In the early 1940's, Einstein famously made the observation that "(s)cience without religion is lame, (while) religion without science is blind." What then is necessary for a reconciliation of these two eternal strains of humanity's intellectual and spiritual quest? Wilber suggests that the key to the problem lies in the contradictory claims of the world's great religious traditions. "(I)f we cannot find a common core of the world's great religions, then we will never find an integration of science and religion."

Fortunately, however, there have been innumerable attempts - some more successful than others - to reconcile the core teachings of all the great wisdom teachings, the most successful of which may be the following four-part description of the "perennial philosophy" put forward by the philosopher, Aldous Huxley:
"First: the phenomenal world of matter and individualized consciousness - the world of things and animals and men and even gods - is the manifestation of a Divine Ground within which all partial realities have their beginning, and apart from which they would be non-existent.

Second: human beings are capable not merely of knowing about the Divine Ground by inference; they can also realize its existence by a direct intuition, superior to discursive reasoning. This immediate knowledge unites the knower with that which is known.

Third: man possesses a double nature, a phenomenal ego and an eternal Self, which is the inner man, the spirit, the spark of divinity within the soul. It is possible for a man, if he so desires, to identify himself with the spirit and therefore with the Divine Ground, which is of the same or like nature with the spirit.

Fourth: man's life on earth has only one end and purpose: to identify himself with his eternal Self and so come to unitive knowledge of the Divine Ground." 
[Prabhavananda and Isherwood, "The Song of God," Intro., p. 13.]
Taking consciousness itself as being the key to religious experience, a position vigorously advocated by William James over a hundred years ago, and examining those contemplatives and mystics who have achieved  higher states of consciousness  through "direct intuition" could, many advocate, be the key to a reconciliation of science and religion.
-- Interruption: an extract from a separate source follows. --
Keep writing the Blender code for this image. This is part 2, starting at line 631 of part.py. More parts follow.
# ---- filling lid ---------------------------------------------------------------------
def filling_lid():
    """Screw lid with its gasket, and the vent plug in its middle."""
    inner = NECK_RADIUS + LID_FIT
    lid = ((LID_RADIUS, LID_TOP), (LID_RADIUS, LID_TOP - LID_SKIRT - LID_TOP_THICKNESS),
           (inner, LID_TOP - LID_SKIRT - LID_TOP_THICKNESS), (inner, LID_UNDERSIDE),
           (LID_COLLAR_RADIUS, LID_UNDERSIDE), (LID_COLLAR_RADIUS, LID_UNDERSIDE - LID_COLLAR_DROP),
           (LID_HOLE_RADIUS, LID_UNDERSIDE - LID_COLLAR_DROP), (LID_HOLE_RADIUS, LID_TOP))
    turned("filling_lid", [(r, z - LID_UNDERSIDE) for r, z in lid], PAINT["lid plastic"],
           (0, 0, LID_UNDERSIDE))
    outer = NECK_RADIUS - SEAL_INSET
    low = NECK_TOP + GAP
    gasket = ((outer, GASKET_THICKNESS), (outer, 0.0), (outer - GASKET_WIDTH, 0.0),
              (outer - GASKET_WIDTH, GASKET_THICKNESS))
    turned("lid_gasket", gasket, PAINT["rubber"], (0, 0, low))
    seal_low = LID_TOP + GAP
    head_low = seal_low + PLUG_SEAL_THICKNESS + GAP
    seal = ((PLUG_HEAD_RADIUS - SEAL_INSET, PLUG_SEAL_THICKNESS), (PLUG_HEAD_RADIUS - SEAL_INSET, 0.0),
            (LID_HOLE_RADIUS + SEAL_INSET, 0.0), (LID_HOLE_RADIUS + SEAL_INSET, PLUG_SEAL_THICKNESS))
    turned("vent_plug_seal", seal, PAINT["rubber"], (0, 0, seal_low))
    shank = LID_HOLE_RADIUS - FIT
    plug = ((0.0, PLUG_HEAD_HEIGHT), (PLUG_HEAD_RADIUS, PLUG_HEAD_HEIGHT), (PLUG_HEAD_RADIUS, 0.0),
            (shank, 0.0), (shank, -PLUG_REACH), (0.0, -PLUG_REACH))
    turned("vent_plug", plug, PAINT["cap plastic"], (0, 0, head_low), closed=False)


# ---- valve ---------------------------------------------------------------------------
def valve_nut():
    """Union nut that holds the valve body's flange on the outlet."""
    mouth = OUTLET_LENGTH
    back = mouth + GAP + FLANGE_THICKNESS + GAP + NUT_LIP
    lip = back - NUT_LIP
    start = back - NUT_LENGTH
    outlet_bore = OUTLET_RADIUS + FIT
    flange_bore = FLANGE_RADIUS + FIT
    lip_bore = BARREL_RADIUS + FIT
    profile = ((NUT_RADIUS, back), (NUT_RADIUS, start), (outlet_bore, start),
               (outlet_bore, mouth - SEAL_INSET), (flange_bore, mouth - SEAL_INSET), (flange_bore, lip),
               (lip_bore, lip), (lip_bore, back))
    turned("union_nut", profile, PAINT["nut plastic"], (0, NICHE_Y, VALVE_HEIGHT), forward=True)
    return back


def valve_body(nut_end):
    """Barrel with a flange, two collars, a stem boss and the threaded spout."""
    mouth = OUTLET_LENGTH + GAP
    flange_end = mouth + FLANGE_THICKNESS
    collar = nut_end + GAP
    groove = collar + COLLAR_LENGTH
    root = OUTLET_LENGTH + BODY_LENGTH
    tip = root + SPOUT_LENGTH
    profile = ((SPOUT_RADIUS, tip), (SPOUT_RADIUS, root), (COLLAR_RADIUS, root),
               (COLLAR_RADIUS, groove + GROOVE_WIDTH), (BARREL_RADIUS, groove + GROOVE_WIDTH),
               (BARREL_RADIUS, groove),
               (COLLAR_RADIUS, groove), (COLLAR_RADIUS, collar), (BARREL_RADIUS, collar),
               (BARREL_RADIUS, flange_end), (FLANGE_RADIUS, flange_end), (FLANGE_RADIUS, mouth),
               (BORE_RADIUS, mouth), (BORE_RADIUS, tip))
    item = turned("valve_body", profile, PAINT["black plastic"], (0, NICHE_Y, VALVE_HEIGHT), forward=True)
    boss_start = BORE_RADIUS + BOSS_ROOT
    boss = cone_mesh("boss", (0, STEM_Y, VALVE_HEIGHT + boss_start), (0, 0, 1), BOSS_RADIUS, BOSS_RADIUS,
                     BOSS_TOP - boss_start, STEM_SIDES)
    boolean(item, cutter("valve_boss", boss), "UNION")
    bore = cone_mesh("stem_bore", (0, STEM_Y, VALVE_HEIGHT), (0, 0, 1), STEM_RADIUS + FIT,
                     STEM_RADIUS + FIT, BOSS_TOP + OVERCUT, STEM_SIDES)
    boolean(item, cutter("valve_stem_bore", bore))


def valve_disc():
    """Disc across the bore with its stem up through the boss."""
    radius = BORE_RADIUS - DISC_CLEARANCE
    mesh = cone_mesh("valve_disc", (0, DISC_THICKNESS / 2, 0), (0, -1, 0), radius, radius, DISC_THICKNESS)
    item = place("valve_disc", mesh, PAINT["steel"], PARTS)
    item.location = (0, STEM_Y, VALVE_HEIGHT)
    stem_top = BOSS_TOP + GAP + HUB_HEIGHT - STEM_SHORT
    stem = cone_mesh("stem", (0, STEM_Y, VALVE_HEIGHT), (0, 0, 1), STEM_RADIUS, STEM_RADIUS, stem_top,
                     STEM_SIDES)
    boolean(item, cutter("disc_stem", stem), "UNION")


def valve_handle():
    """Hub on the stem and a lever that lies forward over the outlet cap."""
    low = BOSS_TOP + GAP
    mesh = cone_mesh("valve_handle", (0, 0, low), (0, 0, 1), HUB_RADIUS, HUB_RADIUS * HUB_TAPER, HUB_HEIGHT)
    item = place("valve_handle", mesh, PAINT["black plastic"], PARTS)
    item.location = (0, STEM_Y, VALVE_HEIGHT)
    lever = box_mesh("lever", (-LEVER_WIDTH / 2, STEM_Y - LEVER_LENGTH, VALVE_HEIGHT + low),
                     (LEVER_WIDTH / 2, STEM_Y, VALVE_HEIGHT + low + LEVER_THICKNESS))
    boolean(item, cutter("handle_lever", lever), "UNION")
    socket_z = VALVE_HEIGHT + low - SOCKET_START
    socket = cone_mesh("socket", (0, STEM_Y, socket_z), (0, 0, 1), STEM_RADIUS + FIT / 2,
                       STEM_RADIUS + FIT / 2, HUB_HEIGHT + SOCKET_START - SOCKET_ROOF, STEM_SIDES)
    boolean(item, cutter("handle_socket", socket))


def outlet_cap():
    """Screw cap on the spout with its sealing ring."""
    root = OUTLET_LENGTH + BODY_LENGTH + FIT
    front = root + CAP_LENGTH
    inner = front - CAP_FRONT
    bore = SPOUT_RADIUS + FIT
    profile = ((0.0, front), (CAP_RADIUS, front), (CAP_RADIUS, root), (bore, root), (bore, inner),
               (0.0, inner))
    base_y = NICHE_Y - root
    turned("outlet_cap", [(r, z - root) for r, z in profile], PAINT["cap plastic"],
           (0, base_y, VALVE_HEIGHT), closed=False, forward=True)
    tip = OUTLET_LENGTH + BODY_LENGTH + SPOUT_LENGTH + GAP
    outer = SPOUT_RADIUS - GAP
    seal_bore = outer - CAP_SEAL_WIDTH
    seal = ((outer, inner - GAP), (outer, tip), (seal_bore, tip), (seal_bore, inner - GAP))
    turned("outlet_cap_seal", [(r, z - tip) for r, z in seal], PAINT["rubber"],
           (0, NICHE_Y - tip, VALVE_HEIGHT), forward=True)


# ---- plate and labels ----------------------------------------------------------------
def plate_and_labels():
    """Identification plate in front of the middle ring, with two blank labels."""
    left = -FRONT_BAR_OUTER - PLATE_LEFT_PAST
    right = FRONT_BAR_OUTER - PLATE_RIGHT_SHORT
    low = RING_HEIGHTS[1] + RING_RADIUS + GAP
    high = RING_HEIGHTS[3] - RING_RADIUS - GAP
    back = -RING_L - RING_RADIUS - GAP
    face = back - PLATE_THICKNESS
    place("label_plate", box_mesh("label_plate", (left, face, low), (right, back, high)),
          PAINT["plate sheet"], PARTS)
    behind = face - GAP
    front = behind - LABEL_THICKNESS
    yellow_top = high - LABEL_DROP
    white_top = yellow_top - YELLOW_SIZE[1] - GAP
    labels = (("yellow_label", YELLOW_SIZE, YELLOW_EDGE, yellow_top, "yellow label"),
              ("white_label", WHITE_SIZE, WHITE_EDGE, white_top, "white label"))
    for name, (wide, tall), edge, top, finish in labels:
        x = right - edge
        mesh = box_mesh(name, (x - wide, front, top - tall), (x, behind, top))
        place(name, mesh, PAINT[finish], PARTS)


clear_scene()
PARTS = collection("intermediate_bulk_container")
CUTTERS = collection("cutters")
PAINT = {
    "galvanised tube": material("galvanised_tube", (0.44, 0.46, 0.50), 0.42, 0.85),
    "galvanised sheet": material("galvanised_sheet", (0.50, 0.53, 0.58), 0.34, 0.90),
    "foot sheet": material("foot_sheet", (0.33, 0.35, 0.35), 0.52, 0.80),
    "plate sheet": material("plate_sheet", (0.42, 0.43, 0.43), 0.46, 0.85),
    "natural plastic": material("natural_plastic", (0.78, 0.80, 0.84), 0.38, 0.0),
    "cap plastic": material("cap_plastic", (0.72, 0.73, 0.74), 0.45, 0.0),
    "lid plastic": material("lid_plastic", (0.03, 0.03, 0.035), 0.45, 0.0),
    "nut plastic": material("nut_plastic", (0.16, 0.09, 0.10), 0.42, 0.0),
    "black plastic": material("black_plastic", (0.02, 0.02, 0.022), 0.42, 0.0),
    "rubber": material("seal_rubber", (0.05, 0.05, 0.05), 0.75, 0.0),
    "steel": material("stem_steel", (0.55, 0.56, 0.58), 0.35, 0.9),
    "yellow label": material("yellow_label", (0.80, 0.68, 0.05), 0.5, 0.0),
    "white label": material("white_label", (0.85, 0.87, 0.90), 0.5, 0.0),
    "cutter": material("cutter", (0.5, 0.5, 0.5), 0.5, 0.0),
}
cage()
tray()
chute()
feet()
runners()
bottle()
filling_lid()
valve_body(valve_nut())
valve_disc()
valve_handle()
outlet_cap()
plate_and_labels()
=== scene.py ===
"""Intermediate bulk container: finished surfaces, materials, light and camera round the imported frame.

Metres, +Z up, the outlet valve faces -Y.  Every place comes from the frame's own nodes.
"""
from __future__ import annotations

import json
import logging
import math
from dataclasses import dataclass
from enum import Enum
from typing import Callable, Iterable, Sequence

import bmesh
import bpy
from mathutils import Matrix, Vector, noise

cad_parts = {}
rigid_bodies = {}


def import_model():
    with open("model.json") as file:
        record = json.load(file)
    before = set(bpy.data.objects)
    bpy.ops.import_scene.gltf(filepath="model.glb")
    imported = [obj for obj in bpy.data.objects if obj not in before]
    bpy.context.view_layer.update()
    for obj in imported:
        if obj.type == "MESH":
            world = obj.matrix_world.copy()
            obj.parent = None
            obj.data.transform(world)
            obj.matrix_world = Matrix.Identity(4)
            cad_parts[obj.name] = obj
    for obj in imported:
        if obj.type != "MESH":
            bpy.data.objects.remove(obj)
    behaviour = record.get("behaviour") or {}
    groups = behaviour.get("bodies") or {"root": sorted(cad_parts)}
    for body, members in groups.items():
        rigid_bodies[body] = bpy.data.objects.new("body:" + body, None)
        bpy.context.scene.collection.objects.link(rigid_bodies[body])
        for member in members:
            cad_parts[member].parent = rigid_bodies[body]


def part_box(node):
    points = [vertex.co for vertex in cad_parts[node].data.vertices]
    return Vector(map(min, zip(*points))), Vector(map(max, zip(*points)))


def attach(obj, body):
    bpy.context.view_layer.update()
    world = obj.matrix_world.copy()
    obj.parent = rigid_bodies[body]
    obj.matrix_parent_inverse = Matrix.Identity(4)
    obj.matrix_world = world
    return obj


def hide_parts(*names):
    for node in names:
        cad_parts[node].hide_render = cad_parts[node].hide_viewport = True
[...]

A failure to do so, it is well argued, will result in a continuing "retinal blindspot" in the Western scientific vision, and will thus preclude any true synthesis of science's truths with religion's meaning.

Wednesday, July 20, 2011

From the Information Age to a Transformational Age

Ultimately, the greatest effect of the newly-born Information Age may well be the birthing of an Age of Transformation in which cultures, spirituality and human consciousness itself all evolve to face and overcome the existential challenges we face.
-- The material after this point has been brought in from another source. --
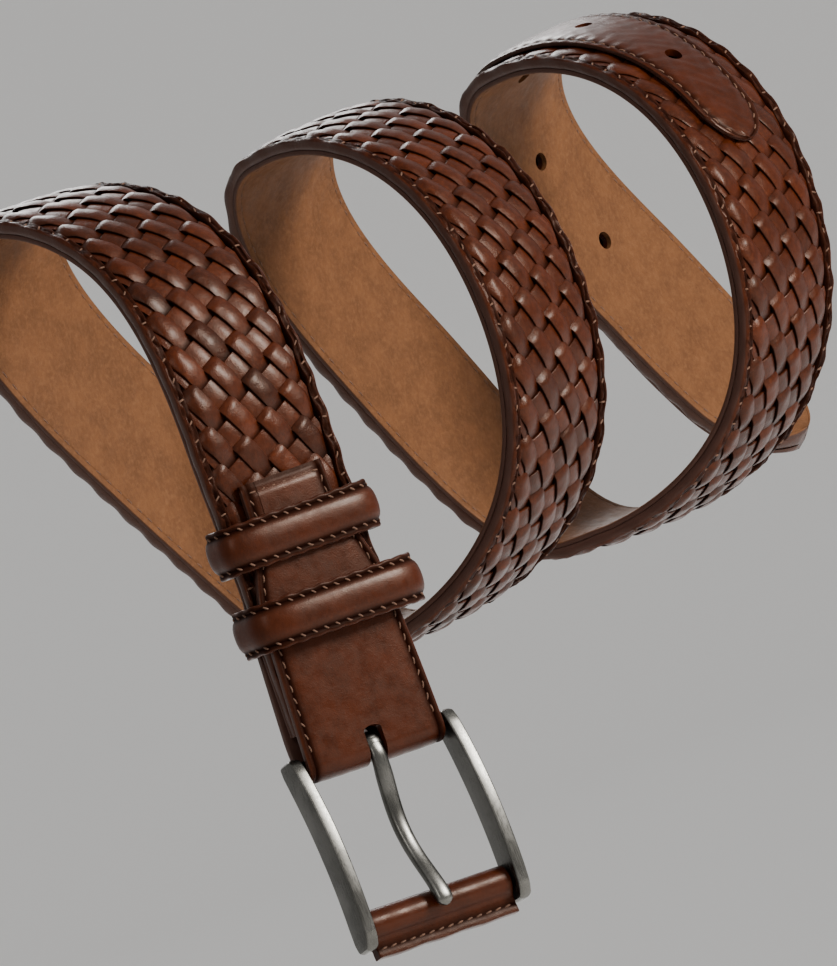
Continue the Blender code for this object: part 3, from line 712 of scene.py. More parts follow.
def strap_core(finish, random):
    """The band behind the strands, with its raised stitched borders and rounded painted edges."""
    along = strap_stations(0.83 * MM)
    half = strap_half(along)
    beat = weave_beat(along)
    stitch = np.exp(-((((along / STITCH_PITCH) % 1.0) - 0.5) / 0.16) ** 2)
    # Shade above 1.2 gives the painted edge; below 1 it paints shade, darkest in the stitch channel and
    # where the border runs under the strands
    # Columns: inset from the edge and height over the border in mm, shade, how much the stitches sink it
    side = (
        (0.35, -2.45, 1.9, 0.0), (0.02, -2.10, 1.9, 0.0), (-0.08, -1.30, 1.9, 0.0),
        (-0.02, -0.60, 1.8, 0.0), (0.22, -0.15, 0.9, 0.0), (0.55, 0.06, 0.50, 0.1),
        (0.95, 0.10, 0.32, 0.5), (1.35, 0.02, 0.14, 1.0), (1.75, 0.08, 0.24, 0.6),
        (2.10, 0.06, 0.40, 0.1), (2.40, -0.15, 0.24, 0.0), (2.60, -0.75, 0.08, 0.0),
        (2.80, -1.60, 0.05, 0.0),
    )
    crumple = random.normal(0.0, 1.0, (len(along), len(side)))
    crumple = (crumple + np.roll(crumple, 1, axis=0)) / math.sqrt(2.0)
    columns = []
    for number, (inset, height, shade, sunk) in enumerate(side):
        rough = crumple[:, number : number + 1] * (0.5 < inset < 2.3)
        sway = BORDER_SWAY * beat * (1.0 if height > -0.7 else 0.4)
        inset = np.minimum(inset * MM - sway + 0.5 * BORDER_CRUMPLE * rough, 0.92 * half)
        lift = (BORDER_WAVE * beat - STITCH_DEPTH * stitch * sunk) * (height > -0.3)
        up = EDGE_TOP + height * MM + lift + BORDER_CRUMPLE * rough
        columns.append((half - inset, up, shade * np.clip(1.0 + 0.45 * rough, 0.2, 2.2)))
    # The band behind the strands is painted nearly black, as painted shade seen in the gaps between them
    for share in (0.6, 0.3, 0.0):
        columns.append((half * share, weave_top(along, share) - WEAVE_FLOOR, 0.05))
    across, up, shade = whole_section(columns)
    piece = closed_loft("strap_borders", belt_points(along, across, up), shade, 50.0)
    return dress(piece, finish, "woven_leather", "strap", "woven_strap")


def strand_starts(before, beyond):
    """Where each strand crosses the first row, from this many repeats before the belt's start."""
    first = FIRST_PILLOW_AT % REPEAT - before * REPEAT
    return (first + REPEAT * np.arange(int((BELT_LENGTH + beyond) / REPEAT)))[:, None, None]


def weave_strands(name, finish, start, places, slant, leaning, width, section, rise, dip, shade, tone_and_painted_light):
    """One set of strands, each leaning across the belt by a row from one place to the next."""
    length = math.hypot(slant, ROW_STEP)
    middle_along = start + slant * places
    middle_across = FIRST_ROW_ACROSS + leaning * ROW_STEP * places
    reach = width * section[:, 0] / length
    along = middle_along + reach * ROW_STEP
    across = middle_across - leaning * reach * slant
    half = STRAP_WIDTH / 2
    near_border = smooth((np.abs(across) - (half - BORDER_WIDTH - 1.6 * MM)) / (2.2 * MM))
    rise = rise + section[:, 1] * STRAND_THICKNESS - dip * near_border
    scale = relief(along)
    top = weave_top(along, np.clip(across / half, -1.0, 1.0))
    up = top + scale * rise - (1.0 - scale) * 0.6 * MM
    points = belt_points(along, across * strap_half(along) / half, up)
    inside = np.abs(middle_across) < half - BORDER_WIDTH + 0.9 * MM
    inside = inside & (middle_along > WEAVE_FROM) & (middle_along < WEAVE_TO)
    piece = ribbons(name, points, shade, tone_and_painted_light, inside[..., 0])
    return dress(piece, finish, "woven_leather", "strap")


def pillow_strands(finish, random):
    """The strands that show as long domed pillows."""
    start = strand_starts(4, 60.0 * MM)
    places = np.arange(-2.82, 4.83, 0.098)[None, :, None]
    # Columns: share of the half-width, height in strand thicknesses below the crest, kind of face (top, lit
    # side wall, or shaded side wall and underside)
    section = np.array(
        (
            (-1.00, -0.66, 2), (-1.00, -0.16, 2), (-0.95, -0.02, 0), (-0.70, 0.0, 0), (-0.36, 0.0, 0),
            (0.00, 0.0, 0), (0.36, 0.0, 0), (0.70, 0.0, 0), (0.95, -0.02, 0), (1.00, -0.16, 1),
            (1.00, -0.66, 1), (0.00, -1.00, 2),
        )
    )
    share = section[:, 0]
    face = section[:, 2].astype(int)
    turn = (places + 1.0) % 2.0 - 1.0
    rising = smooth((turn - PILLOW_UP_FROM) / (PILLOW_FULL_FROM - PILLOW_UP_FROM))
    plump = rising * smooth((PILLOW_DIVE_TO - turn) / (PILLOW_DIVE_TO - PILLOW_DIVE_FROM))
    width = PILLOW_HALF_WIDTH * (0.90 + 0.10 * plump)
    start = start + 0.12 * MM * random.normal(0.0, 1.0, start.shape)
    wobble = random.normal(0.0, 1.0, (len(start), places.size, 1)).cumsum(axis=1)
    rise = PILLOW_LOW + (PILLOW_HIGH - PILLOW_LOW) * plump + 0.0072 * MM * wobble
    rise = rise - PILLOW_DOME * (0.45 + 0.55 * plump) * share**2 - PILLOW_TILT * share * plump
    # Painted shade: darker on the shaded side wall and underside, towards the strand's edges and where it
    # dives under the steps
    shade = np.array((1.0, 0.85, 0.10))[face] * (1.0 - 0.24 * np.abs(share) ** 2.5)
    shade = shade * (0.15 + 0.85 * smooth((plump - 0.04) / 0.45))
    # Random colour change per strand, times painted light that makes the lit side wall lighter
    tone_and_painted_light = 1.0 + STRAND_TONES * random.normal(0.0, 1.0, start.shape)
    tone_and_painted_light = tone_and_painted_light * np.array((1.0, 1.7, 1.0))[face]
    return weave_strands(
        "pillow_strands", finish, start, places, PILLOW_SLANT, -1.0, width, section, rise,
        PILLOW_DIP_AT_BORDER, shade, tone_and_painted_light,
    )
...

As transformational philosopher, Ken Wilber points out in the attached video, never before have all of the fruits of the world's great wisdom traditions - East and West, ancient and modern - been available (or potentially available) to all of the world's people. It is, perhaps, this largely unheralded potentiality for a radically new understanding of each other, the wisdom traditions which are our common heritage, and ourselves, which has triggered the rise of religious fundamentalism that we now seen in all traditions. History shows that inevitable change often provokes a reactionary response before it is widely accepted.

"This is the first time in history," Wilber observes, "that we actually have access to all of the world's cultures, to all of their forms of transformation. We have stuff from all the way back to shamanic techniques, all the way through the great axial wisdom traditions. We have various yogas East and West. We have some of the most profound contemplative traditions of all of humanity. They are all available to us, certainly at least in terms of study. But also increasingly. . . we have transmitted, realized teachers in virtually all of the great contemplative and meditative traditions. This has never, ever, ever happened in history."

"So, on the one hand," he notes, "we can put all of these things on the table and look at them, and say what are their strengths and what are their weaknesses. There are important truths in all of them. What we want to be able to do is sort of look at this, without diluting any of them or getting any of them to change, but simply putting all of them together in a way that they are mutually reinforcing (and) mutually beneficial. And then we can start to discern the key ingredients of transformation by studying what all of them have in common, using some of them to fill in the gaps that are perhaps not present in others. And that is just from the great wisdom traditions."

"A profound understanding of human growth and development has been contributed by the modern West," he points out. "And there are aspects of consciousness that modernity and post-modernity have spotted that you can find in no sutras, no tantras, no Kaballah texts, no Sufist texts, and so on. So, for the first time in history we really have a chance of putting all these things together, and not in a way to put them all down, but in a way to mutually enrich them. And that is what is extraordinary."